▶ _SET EXERCISE_
The data below must be copied in full and without any change.

▶ _EXTRACTED RECORDS_
#####
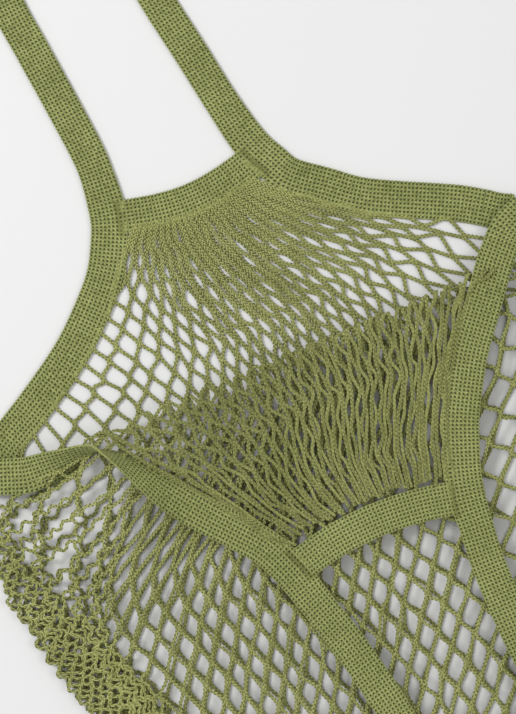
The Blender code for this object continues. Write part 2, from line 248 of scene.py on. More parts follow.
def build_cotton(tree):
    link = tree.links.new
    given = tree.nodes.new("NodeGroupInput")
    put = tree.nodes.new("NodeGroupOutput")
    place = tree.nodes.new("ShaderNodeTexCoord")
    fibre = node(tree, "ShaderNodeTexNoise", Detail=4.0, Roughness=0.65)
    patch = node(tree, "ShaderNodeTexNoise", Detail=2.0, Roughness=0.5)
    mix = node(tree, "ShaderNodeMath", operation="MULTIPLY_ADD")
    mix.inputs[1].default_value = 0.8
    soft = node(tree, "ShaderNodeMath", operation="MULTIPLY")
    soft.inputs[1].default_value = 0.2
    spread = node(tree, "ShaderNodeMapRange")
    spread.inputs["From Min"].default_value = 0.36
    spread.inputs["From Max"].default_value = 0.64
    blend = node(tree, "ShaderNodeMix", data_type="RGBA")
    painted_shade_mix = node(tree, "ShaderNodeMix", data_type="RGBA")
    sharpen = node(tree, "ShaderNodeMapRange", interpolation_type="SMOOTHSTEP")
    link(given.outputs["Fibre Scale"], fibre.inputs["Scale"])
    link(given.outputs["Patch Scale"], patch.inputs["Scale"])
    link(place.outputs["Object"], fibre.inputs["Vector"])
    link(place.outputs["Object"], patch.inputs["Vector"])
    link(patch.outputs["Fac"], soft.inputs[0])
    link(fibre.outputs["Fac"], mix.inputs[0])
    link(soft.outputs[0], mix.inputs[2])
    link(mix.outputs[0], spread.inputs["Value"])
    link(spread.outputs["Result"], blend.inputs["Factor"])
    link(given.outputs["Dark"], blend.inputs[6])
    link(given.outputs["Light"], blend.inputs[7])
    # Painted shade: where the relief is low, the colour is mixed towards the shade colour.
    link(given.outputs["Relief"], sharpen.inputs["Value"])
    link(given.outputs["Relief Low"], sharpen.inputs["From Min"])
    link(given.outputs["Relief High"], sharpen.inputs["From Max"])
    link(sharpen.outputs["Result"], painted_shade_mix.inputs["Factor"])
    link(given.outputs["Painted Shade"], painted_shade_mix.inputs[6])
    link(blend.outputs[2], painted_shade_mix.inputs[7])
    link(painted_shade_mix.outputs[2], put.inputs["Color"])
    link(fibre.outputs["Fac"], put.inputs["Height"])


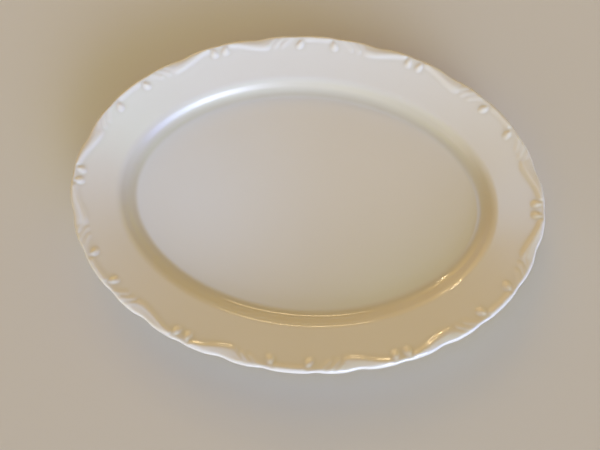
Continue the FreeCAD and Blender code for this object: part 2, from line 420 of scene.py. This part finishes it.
#####
▶ _RESULT OF THE TASK_
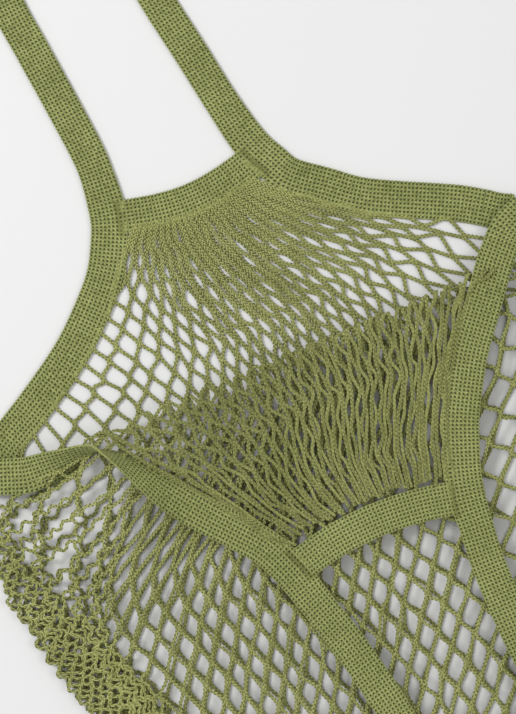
The Blender code for this object continues. Write part 2, from line 248 of scene.py on. More parts follow.
def build_cotton(tree):
    link = tree.links.new
    given = tree.nodes.new("NodeGroupInput")
    put = tree.nodes.new("NodeGroupOutput")
    place = tree.nodes.new("ShaderNodeTexCoord")
    fibre = node(tree, "ShaderNodeTexNoise", Detail=4.0, Roughness=0.65)
    patch = node(tree, "ShaderNodeTexNoise", Detail=2.0, Roughness=0.5)
    mix = node(tree, "ShaderNodeMath", operation="MULTIPLY_ADD")
    mix.inputs[1].default_value = 0.8
    soft = node(tree, "ShaderNodeMath", operation="MULTIPLY")
    soft.inputs[1].default_value = 0.2
    spread = node(tree, "ShaderNodeMapRange")
    spread.inputs["From Min"].default_value = 0.36
    spread.inputs["From Max"].default_value = 0.64
    blend = node(tree, "ShaderNodeMix", data_type="RGBA")
    painted_shade_mix = node(tree, "ShaderNodeMix", data_type="RGBA")
    sharpen = node(tree, "ShaderNodeMapRange", interpolation_type="SMOOTHSTEP")
    link(given.outputs["Fibre Scale"], fibre.inputs["Scale"])
    link(given.outputs["Patch Scale"], patch.inputs["Scale"])
    link(place.outputs["Object"], fibre.inputs["Vector"])
    link(place.outputs["Object"], patch.inputs["Vector"])
    link(patch.outputs["Fac"], soft.inputs[0])
    link(fibre.outputs["Fac"], mix.inputs[0])
    link(soft.outputs[0], mix.inputs[2])
    link(mix.outputs[0], spread.inputs["Value"])
    link(spread.outputs["Result"], blend.inputs["Factor"])
    link(given.outputs["Dark"], blend.inputs[6])
    link(given.outputs["Light"], blend.inputs[7])
    # Painted shade: where the relief is low, the colour is mixed towards the shade colour.
    link(given.outputs["Relief"], sharpen.inputs["Value"])
    link(given.outputs["Relief Low"], sharpen.inputs["From Min"])
    link(given.outputs["Relief High"], sharpen.inputs["From Max"])
    link(sharpen.outputs["Result"], painted_shade_mix.inputs["Factor"])
    link(given.outputs["Painted Shade"], painted_shade_mix.inputs[6])
    link(blend.outputs[2], painted_shade_mix.inputs[7])
    link(painted_shade_mix.outputs[2], put.inputs["Color"])
    link(fibre.outputs["Fac"], put.inputs["Height"])


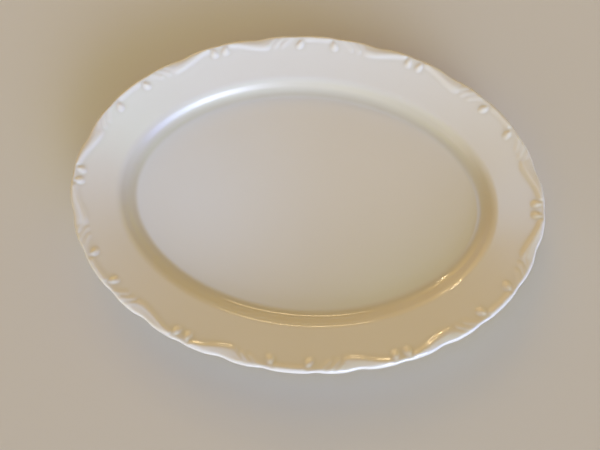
Continue the FreeCAD and Blender code for this object: part 2, from line 420 of scene.py. This part finishes it.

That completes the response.